SET TASK — Gather every line that includes the word "return", please.

DATA SHOWN —
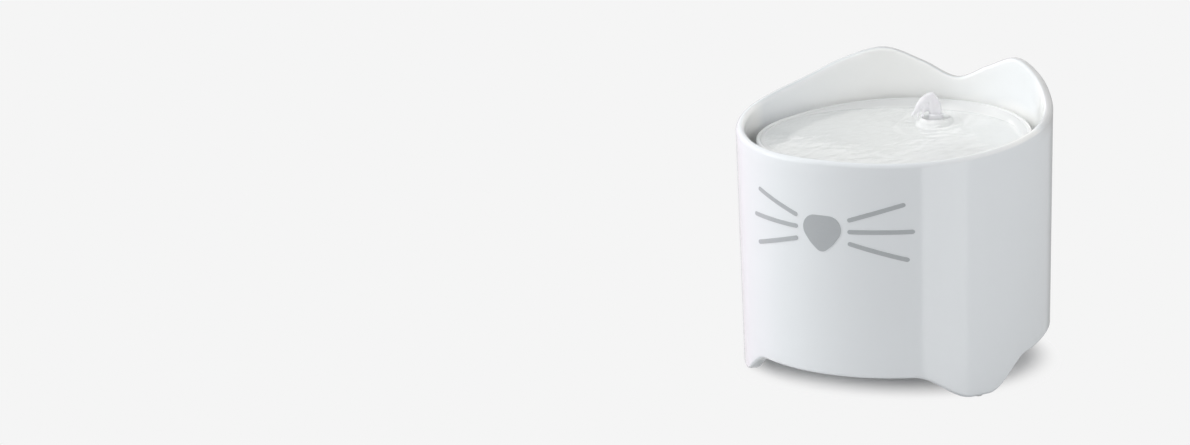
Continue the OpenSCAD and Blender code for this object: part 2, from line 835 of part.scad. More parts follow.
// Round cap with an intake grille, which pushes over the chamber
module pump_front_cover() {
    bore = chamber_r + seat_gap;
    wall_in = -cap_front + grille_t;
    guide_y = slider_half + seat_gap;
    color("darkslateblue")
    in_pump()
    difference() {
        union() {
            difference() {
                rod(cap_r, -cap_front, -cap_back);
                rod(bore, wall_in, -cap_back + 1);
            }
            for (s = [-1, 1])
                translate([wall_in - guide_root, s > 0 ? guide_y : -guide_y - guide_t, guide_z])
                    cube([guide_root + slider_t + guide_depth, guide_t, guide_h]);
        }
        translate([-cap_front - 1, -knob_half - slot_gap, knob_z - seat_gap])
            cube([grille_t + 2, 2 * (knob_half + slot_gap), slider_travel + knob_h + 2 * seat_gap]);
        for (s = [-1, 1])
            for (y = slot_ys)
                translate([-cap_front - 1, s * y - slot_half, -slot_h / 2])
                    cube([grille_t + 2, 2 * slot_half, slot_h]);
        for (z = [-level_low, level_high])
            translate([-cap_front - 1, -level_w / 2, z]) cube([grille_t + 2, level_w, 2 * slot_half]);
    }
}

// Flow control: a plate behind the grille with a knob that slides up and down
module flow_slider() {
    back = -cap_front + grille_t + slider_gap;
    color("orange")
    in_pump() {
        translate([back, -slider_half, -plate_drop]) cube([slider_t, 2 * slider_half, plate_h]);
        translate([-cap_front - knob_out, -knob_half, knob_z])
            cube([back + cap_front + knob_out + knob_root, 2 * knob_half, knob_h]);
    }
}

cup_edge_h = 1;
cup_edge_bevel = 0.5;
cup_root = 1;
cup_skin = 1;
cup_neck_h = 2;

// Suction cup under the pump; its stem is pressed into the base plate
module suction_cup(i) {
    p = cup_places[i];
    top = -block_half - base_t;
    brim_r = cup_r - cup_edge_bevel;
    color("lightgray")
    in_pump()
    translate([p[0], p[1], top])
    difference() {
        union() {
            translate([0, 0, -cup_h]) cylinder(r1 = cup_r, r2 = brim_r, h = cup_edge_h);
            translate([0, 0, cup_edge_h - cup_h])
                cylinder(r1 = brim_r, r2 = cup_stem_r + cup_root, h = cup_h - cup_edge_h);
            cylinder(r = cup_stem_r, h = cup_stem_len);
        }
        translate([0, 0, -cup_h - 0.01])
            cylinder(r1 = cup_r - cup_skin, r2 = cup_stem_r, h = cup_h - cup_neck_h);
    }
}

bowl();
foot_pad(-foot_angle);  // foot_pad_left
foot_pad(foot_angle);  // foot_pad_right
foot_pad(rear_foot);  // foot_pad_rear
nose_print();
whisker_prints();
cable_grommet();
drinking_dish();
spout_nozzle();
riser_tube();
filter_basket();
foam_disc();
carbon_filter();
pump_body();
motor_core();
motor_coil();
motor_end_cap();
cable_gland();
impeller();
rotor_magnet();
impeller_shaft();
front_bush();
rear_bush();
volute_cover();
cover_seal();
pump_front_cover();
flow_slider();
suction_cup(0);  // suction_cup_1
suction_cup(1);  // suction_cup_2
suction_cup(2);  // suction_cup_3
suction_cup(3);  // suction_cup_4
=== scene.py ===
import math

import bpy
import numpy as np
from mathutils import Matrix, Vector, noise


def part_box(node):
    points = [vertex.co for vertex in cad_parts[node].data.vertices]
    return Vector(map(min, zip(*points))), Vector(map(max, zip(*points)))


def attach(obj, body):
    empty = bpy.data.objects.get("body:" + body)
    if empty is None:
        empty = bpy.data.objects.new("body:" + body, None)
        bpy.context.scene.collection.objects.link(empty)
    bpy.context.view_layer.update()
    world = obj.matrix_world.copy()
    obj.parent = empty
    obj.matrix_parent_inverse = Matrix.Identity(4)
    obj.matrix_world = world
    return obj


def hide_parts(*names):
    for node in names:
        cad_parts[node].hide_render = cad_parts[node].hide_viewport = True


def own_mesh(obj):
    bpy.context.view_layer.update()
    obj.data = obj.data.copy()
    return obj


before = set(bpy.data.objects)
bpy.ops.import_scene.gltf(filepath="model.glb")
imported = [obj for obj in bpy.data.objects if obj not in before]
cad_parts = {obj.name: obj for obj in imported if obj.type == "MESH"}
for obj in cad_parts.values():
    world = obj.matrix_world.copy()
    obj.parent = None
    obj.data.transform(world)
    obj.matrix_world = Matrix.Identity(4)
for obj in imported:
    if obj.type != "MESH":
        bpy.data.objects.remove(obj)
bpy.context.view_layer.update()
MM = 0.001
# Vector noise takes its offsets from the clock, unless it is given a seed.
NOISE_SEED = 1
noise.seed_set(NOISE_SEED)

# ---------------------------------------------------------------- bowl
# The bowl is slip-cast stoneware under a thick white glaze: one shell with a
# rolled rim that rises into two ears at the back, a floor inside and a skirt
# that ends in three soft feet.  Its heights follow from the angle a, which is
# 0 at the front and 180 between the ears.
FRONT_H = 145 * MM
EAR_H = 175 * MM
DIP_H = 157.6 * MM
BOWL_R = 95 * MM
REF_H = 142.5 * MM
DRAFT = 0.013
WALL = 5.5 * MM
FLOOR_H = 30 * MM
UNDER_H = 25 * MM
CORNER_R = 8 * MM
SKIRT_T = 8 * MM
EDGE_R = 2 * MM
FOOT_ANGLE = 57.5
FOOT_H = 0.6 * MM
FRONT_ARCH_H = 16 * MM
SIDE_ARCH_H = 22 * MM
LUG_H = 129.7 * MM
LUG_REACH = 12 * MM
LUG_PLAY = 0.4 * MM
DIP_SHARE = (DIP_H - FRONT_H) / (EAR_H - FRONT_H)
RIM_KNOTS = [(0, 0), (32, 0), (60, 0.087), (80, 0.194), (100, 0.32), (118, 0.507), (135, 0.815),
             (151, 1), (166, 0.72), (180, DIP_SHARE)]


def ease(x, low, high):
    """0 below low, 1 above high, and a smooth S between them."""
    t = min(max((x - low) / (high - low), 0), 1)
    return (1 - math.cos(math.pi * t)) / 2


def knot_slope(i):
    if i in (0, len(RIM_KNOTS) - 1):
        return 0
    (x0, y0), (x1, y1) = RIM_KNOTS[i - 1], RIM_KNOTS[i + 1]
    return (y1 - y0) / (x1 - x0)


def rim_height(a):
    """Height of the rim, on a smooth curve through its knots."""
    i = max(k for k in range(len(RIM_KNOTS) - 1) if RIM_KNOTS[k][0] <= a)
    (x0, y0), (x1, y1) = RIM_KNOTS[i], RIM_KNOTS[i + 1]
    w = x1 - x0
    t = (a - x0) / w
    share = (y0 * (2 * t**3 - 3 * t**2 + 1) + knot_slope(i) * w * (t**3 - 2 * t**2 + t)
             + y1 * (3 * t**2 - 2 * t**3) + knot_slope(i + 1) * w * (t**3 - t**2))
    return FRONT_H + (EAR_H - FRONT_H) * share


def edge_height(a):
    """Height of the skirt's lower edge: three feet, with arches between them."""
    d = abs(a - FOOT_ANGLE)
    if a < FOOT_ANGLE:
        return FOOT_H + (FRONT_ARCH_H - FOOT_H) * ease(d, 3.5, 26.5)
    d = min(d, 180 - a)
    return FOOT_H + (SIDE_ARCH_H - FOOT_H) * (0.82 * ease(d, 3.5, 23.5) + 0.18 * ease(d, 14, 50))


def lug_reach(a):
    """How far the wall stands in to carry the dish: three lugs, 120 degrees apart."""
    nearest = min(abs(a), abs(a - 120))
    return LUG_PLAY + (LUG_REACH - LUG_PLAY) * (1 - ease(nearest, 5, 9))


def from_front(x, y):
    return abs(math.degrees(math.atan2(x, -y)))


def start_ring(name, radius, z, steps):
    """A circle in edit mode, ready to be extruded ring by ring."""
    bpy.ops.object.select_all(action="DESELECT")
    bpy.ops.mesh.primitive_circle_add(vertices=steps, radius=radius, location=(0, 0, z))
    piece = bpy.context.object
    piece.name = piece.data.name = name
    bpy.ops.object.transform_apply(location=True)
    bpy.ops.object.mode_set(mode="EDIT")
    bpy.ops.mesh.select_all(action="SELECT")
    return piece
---
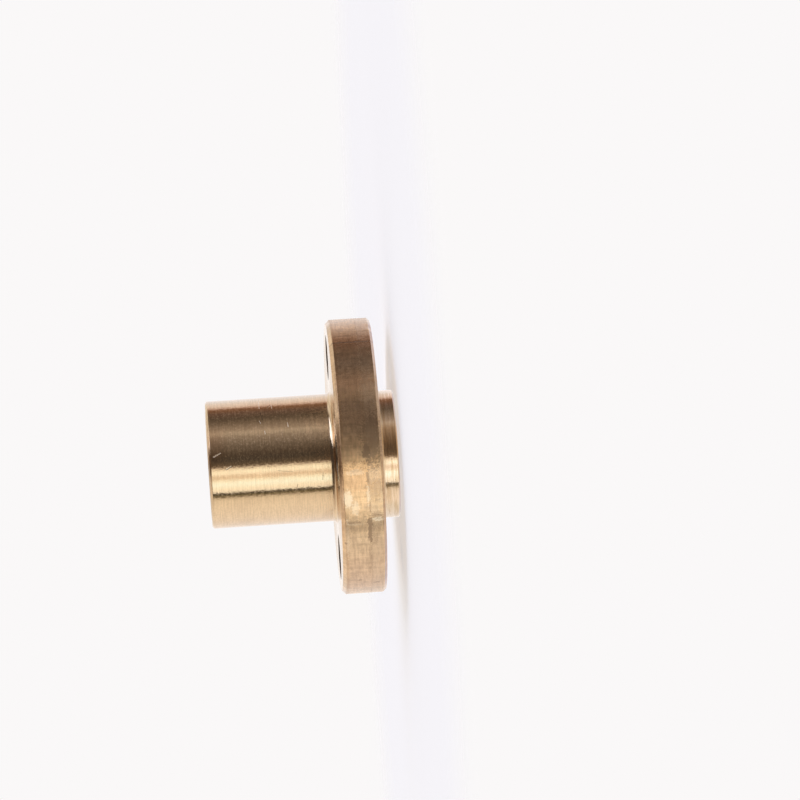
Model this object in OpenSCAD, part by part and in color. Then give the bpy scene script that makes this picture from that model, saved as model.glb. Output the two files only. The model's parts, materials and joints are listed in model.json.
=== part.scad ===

IN RESPONSE —
    return Vector(map(min, zip(*points))), Vector(map(max, zip(*points)))
    return obj
    return obj
    return (1 - math.cos(math.pi * t)) / 2
        return 0
    return (y1 - y0) / (x1 - x0)
    return FRONT_H + (EAR_H - FRONT_H) * share
        return FOOT_H + (FRONT_ARCH_H - FOOT_H) * ease(d, 3.5, 26.5)
    return FOOT_H + (SIDE_ARCH_H - FOOT_H) * (0.82 * ease(d, 3.5, 23.5) + 0.18 * ease(d, 14, 50))
    return LUG_PLAY + (LUG_REACH - LUG_PLAY) * (1 - ease(nearest, 5, 9))
    return abs(math.degrees(math.atan2(x, -y)))
    return piece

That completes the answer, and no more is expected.